Category: Clinical

Month: 02 Nov 2015

Issue: not yet available

Analysis of clinical practice in treatment of newly diagnosed wet AMD patients suggests similar outcomes between aflibercept and ranibizumab.

Research conducted at the Cantonal Hospital of Lucerne, Switzerland suggests that treatment of newly diagnosed AMD patients with either aflibercept or ranibizumab appear to provide equivalent results in terms of functional and morphologic outcomes and in terms of the number of injections required.

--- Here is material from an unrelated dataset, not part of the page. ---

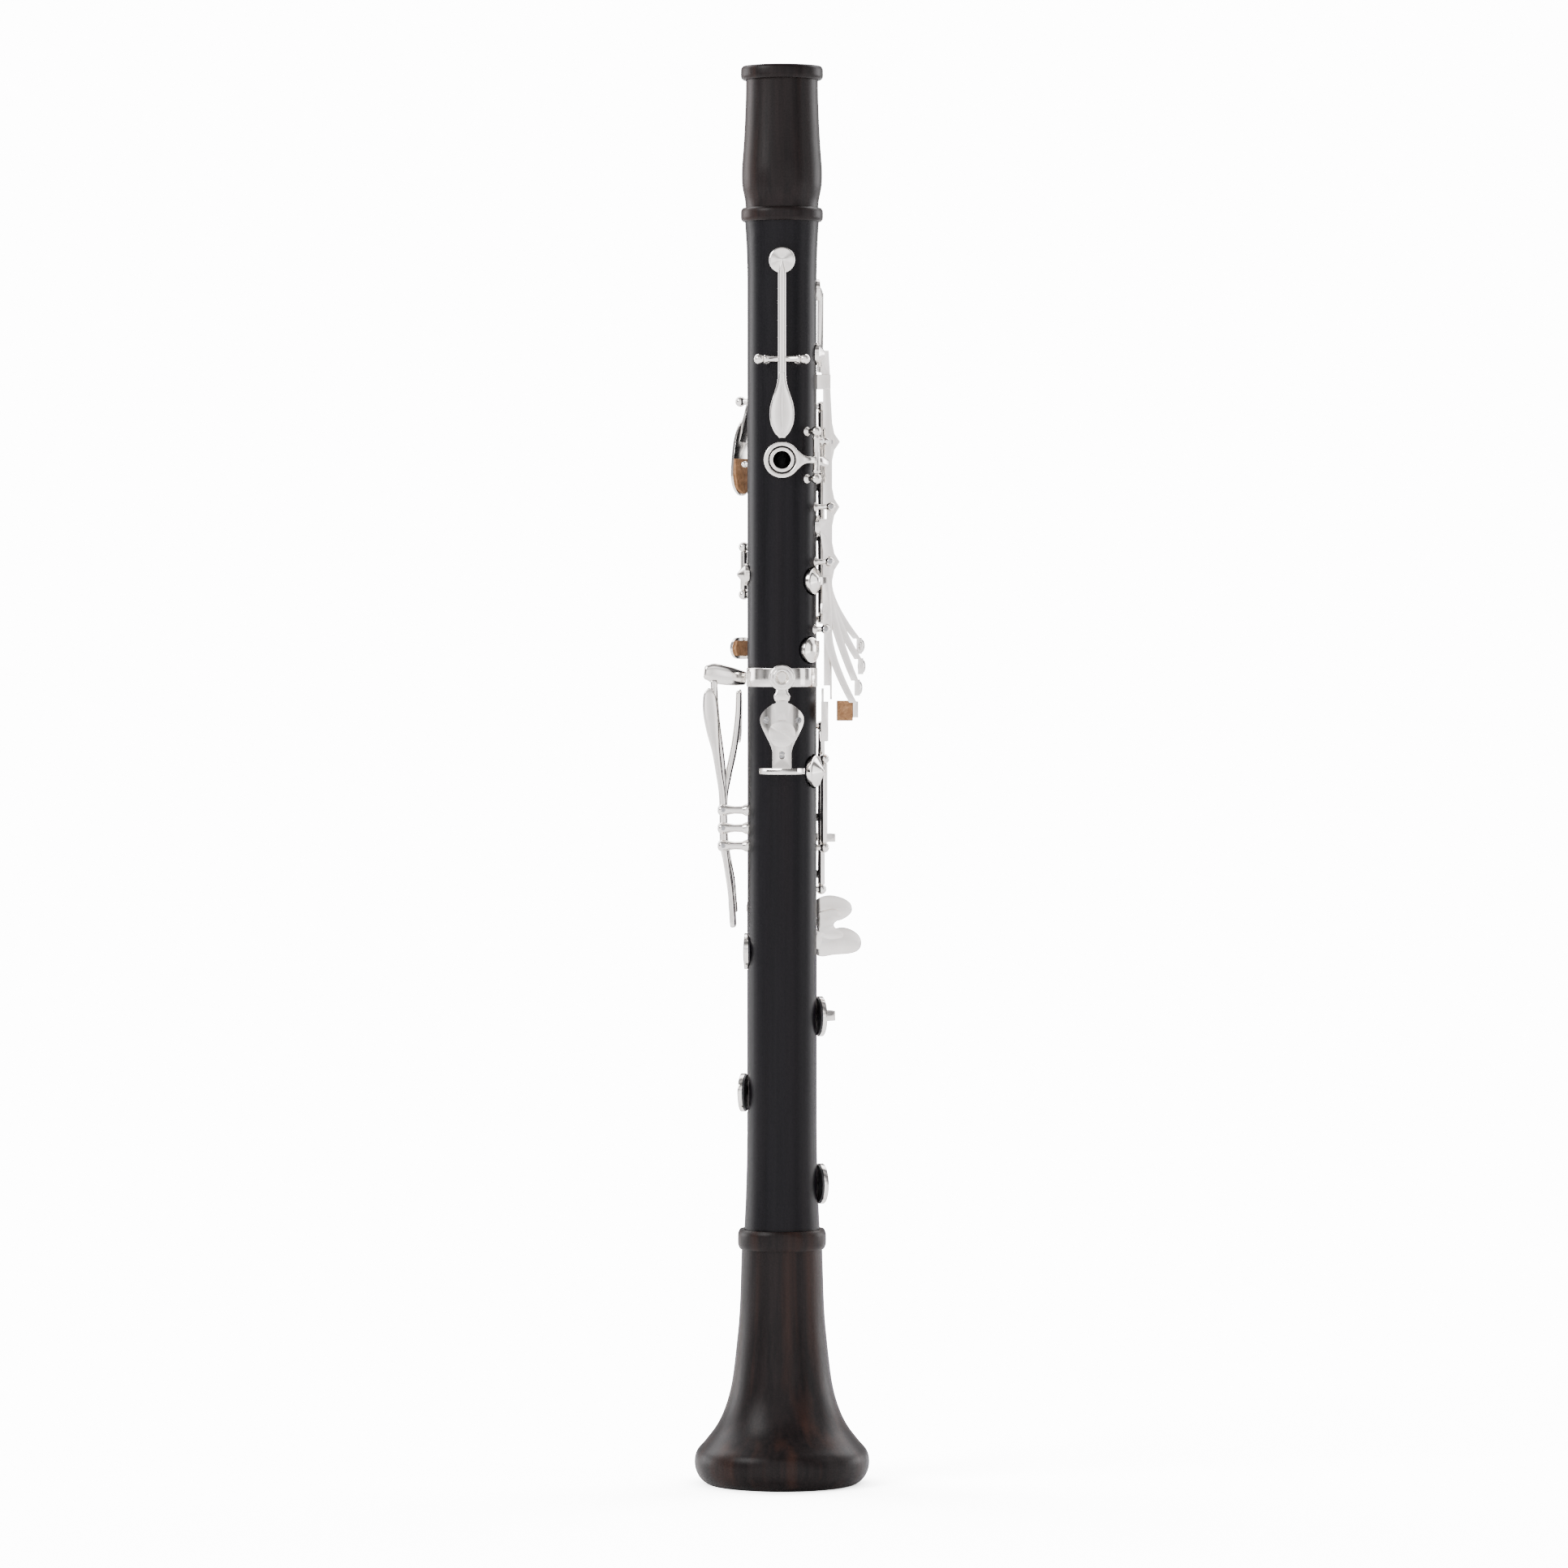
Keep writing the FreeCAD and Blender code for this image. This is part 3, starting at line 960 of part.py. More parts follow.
def make_thumb_rest():
    outline = [(-3.0, 7.0), (-7.0, 4.4), (-9.2, 0.6), (-8.4, -3.0), (-6.0, -8.0), (-3.9, -14.0),
               (-3.2, -17.6), (3.2, -17.6), (3.9, -14.0), (6.0, -8.0), (8.4, -3.0), (9.2, 0.6),
               (7.0, 4.4), (3.0, 7.0)]
    block = plate(smooth(outline), spot(0, 321.2, 10.0), 5.6, "base_plate")
    shell = cylinder(Placement(Vector(0, 0, 300), Rotation()), "body_radius", 32.0)
    outer = cylinder(Placement(Vector(0, 0, 300), Rotation()), size("body_radius") + 1.0, 32.0)
    common = doc.addObject("Part::MultiCommon", "Common")
    common.Shapes = [block, outer]
    ridge = primitive("Box", Placement(Vector(-2.0, -16.6, 309.4), Rotation()), Length=4.0, Width=3.0,
                      Height=19.0)
    base = cut(fuse([common, ridge]), [shell])
    heads = []
    for x, z in ((-6.0, 321.2), (6.4, 321.2), (0.0, THIRD_SCREW_Z)):
        phi = math.degrees(math.asin(x / size("body_radius")))
        heads.append(cylinder(spot(phi, z, size("body_radius") + 1.0), "screw_head_radius", 0.35))
    bundle = doc.addObject("Part::Compound", "screws")
    bundle.Links = heads
    finish(base, "thumb_rest_plate")
    finish(bundle, "thumb_rest_wood_screws")
    slide = [primitive("Box", Placement(Vector(-3.95, -18.4, 301.0), Rotation()), Length=7.9, Width=1.7,
                       Height=27.0),
             bar(Vector(0, -17.6, 327.0), Vector(0, -17.6, 335.0), Vector(1, 0, 0), 5.0, 1.6)]
    strap_ring = primitive("Torus", spot(0, 339.0, 17.6), Radius1=3.95, Radius2=1.55)
    half = [(-9.5, 0), (-9.5, 2.0), (-6.5, 7.6), (0, 10.4), (6.5, 7.6), (9.5, 2.0), (9.5, 0)]
    place = Placement(Vector(0, -17.0, 298.8), Rotation(Vector(1, 0, 0), 180))
    shelf = plate(corners(half), place, -2.4, "shelf")
    lock_z = 315.6
    lock_hole = cylinder(spot(0, lock_z, 15.0), 1.3, 6.0)
    oval = [cylinder(spot(0, THIRD_SCREW_Z + shift, 15.0), 1.15, 6.0) for shift in (-0.6, 0.6)]
    finish(cut(fuse(slide + [strap_ring, shelf]), [lock_hole] + oval), "thumb_rest_slide")
    lock = fuse([cylinder(spot(0, lock_z, 18.5), "lock_disc_radius", 2.2),
                 cylinder(spot(0, lock_z, 16.7), 1.25, 2.2)])
    slot_turn = Placement(Vector(), Rotation(UP, -32))
    slot_place = spot(0, lock_z, 19.9) * slot_turn * Placement(Vector(-7, -0.45, 0), Rotation())
    slot = primitive("Box", slot_place, Length=14.0, Width=0.9, Height=1.2)
    finish(cut(lock, [slot]), "thumb_rest_lock_screw")


# ---------------------------------------------------------------- assembly
make_bell()
make_barrel()
cork_grooves = tenon_corks()
make_upper_joint(cork_grooves)
make_lower_joint(cork_grooves)
make_vent_tubes()
for pad_name in PADS:
    make_pad(pad_name)
make_register_key()
make_thumb_ring_key()
make_throat_a_key()
make_throat_g_sharp_key()
make_left_ring_key()
make_c_sharp_g_sharp_key()
make_left_sliver_key()
make_side_keys()
make_trill_key_guide()
make_right_ring_key()
make_right_sliver_key()
make_f_sharp_c_sharp_key()
make_e_b_key()
make_f_c_touch_lever()
make_f_c_key()
make_ab_eb_key()
make_left_levers()
make_thumb_rest()
make_left_ball()
make_posts_and_rods()
doc.recompute()

for obj in doc.Objects:
    if "Invalid" in obj.State or "Error" in obj.State:
        raise RuntimeError(f"{obj.Name} ({obj.Label}) did not compute: {obj.State}")
for obj in parts:
    if obj.Shape.isNull() or not obj.Shape.isValid() or not obj.Shape.Solids:
        raise RuntimeError(f"{obj.Label} has no valid solid")
    for solid in obj.Shape.Solids:
        if solid.Volume <= 0 or not solid.BoundBox.isInside(solid.CenterOfMass):
            raise RuntimeError(f"{obj.Label} has a solid that is inside out")

os.makedirs("parts", exist_ok=True)
for obj in parts:
    obj.Shape.exportStep(f"parts/{obj.Label}.step")
    print(f"{obj.Label}: {len(obj.Shape.Solids)} solids, {obj.Shape.Volume:.1f} mm3")
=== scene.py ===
import json
import math

import bmesh
import bpy
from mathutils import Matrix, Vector


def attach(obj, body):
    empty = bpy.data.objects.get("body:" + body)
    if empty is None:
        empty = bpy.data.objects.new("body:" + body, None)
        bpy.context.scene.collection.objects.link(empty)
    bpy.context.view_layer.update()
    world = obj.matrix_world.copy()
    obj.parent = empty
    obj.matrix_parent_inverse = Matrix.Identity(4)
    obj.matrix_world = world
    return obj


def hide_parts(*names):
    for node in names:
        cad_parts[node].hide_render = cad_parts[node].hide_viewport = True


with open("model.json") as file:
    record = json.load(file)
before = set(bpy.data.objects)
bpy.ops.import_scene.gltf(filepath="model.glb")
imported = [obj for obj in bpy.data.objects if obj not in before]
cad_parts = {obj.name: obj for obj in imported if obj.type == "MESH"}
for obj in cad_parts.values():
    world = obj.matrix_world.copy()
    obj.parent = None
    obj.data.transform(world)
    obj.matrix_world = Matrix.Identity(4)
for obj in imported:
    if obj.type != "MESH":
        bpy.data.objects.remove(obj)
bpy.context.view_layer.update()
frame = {"nodes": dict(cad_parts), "record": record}

MM = 0.001
ACROSS, DEEP, UPWARD = (1, 0, 0), (0, 1, 0), (0, 0, 1)
NODES = frame["nodes"]


# ---------------------------------------------------------------- helpers
def mm(x, y, z):
    """A point given in millimetres."""
    return Vector((x, y, z)) * MM


def fill_ramp(ramp, stops):
    """Set a colour ramp; each stop is (place, colour), and a plain number is a grey."""
    elements = ramp.elements
    while len(elements) < len(stops):
        elements.new(0.5)
    for element, (place, colour) in zip(elements, stops):
        element.position = place
        grey = isinstance(colour, (int, float))
        element.color = (colour, colour, colour, 1) if grey else (*colour, 1)


# ---------------------------------------------------------------- materials
class Nodes:
    """A short way to write a node material."""

    def __init__(self, name):
        self.material = bpy.data.materials.new(name)
        self.material.use_nodes = True
        self.tree = self.material.node_tree
        self.shader = self.tree.nodes["Principled BSDF"]
        self.coords = self.tree.nodes.new("ShaderNodeTexCoord").outputs["Object"]

    def add(self, kind, values=None, **links):
        node = self.tree.nodes.new("ShaderNode" + kind)
        for key, value in (values or {}).items():
            if isinstance(key, str) and hasattr(node, key):
                setattr(node, key, value)
            else:
                node.inputs[key].default_value = value
        for key, source in links.items():
            self.tree.links.new(source, node.inputs[key.replace("_", " ")])
        return node

    def stretched(self, x, y, z):
        """Object coordinates scaled along each axis."""
        return self.add("Mapping", {"Scale": (x, y, z)}, Vector=self.coords).outputs["Vector"]

    def noise(self, vector, scale, detail=4.0, roughness=0.5):
        values = {"Scale": scale, "Detail": detail, "Roughness": roughness}
        return self.add("TexNoise", values, Vector=vector).outputs["Fac"]

    def cells(self, vector, scale):
        return self.add("TexVoronoi", {"Scale": scale}, Vector=vector).outputs["Distance"]

    def ramp(self, source, stops):
        node = self.add("ValToRGB", None, Fac=source)
        fill_ramp(node.color_ramp, stops)
        return node.outputs["Color"]

    def mixed(self, share, first, second):
        """A mix of two colours; the share and the colours are values or sockets."""
        node = self.tree.nodes.new("ShaderNodeMix")
        node.data_type = "RGBA"
        sockets = node.inputs[0], node.inputs[6], node.inputs[7]
        for socket, value in zip(sockets, (share, first, second)):
            if isinstance(value, bpy.types.NodeSocket):
                self.tree.links.new(value, socket)
            else:
                socket.default_value = value if isinstance(value, float) else (*value, 1)
        return node.outputs[2]

    def bump(self, height, distance, strength=1.0):
        values = {"Distance": distance, "Strength": strength}
        normal = self.add("Bump", values, Height=height).outputs["Normal"]
        self.tree.links.new(normal, self.shader.inputs["Normal"])

    def plug(self, name, source):
        self.tree.links.new(source, self.shader.inputs[name])

    def set(self, **values):
        for key, value in values.items():
            self.shader.inputs[key.replace("_", " ")].default_value = value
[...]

The retrospective, comparative study of consecutive patients treated over a 12-month period at the hospital’s Eye Clinic indicated that, following correction for baseline differences between the aflibercept (11 eyes) and ranibizumab (16 eyes) groups, there was no divergence in visual acuity (−0.97 letters [95 %CI.−6.06-4.12)]; p= 0.709), and there was no significant difference in the reduction of central foveal thickness (−25.16μm, 95 % CI; (−78.01-27.68); p= 0.351) between the two groups 1 year after treatment initiation. In addition, the number of injection did not differ (0.04 (95 % CI; −0.16-0.09); p= 0.565).

 

While aflibercept is understood to have a higher binding affinity and a longer duration of action when compared to ranibizumab, it remains unclear how such a theoretical advantage might translate to clinical outcomes. The authors of the present study suggest that, in practice, clinicians use the same pro re nata (PRN) regimen with monthly check-ups for both drugs, even though the aflibercept VIEW trial found that fewer injections were required in the second year, compared to ranibizumab. Although other studies had also failed to find differences between the two drugs regarding therapeutic use there was little information on clinical outcomes.

 

According to the study, nine patients (11 eyes), with an average age of 75.0 years (SD 6.74), were treated with aflibercept and fifteen patients (16 eyes), with an average age of 77.6 years (SD 9.2), were treated with ranibizumab with the proportion of female patients being similar between the two groups. When baseline differences were corrected there appeared to be no difference in BCVA within 1 year of follow-up and there was also no significant difference in the reduction of central foveal thickness (CFT) between the two groups within 1 year as reported above. In short, the study indicated a similarity of outcomes for both therapies when treating patients for one-year. In addition, both anti-VEGF compounds appeared equivalent in terms of injection frequency and visual outcome. However, the authors did note a considerable difference in the baseline measurements of BCVA and CFT in both groups (visual acuity was better on average and CFT was significantly lower in the aflibercept group) indicating some manner of a “tacit algorithm” potentially at work in the decision making and selection process of clinicians. In addition, as the study was a retrospective non-randomised study, selection bias cannot be completely ruled out and a more rigorous comparative study, extending beyond the 1-year duration, would be required before any definitive conclusions could be drawn. While no competing interests were declared in relation to the study, one of the authors disclosed receipt of an unrestricted educational grant from Novartis.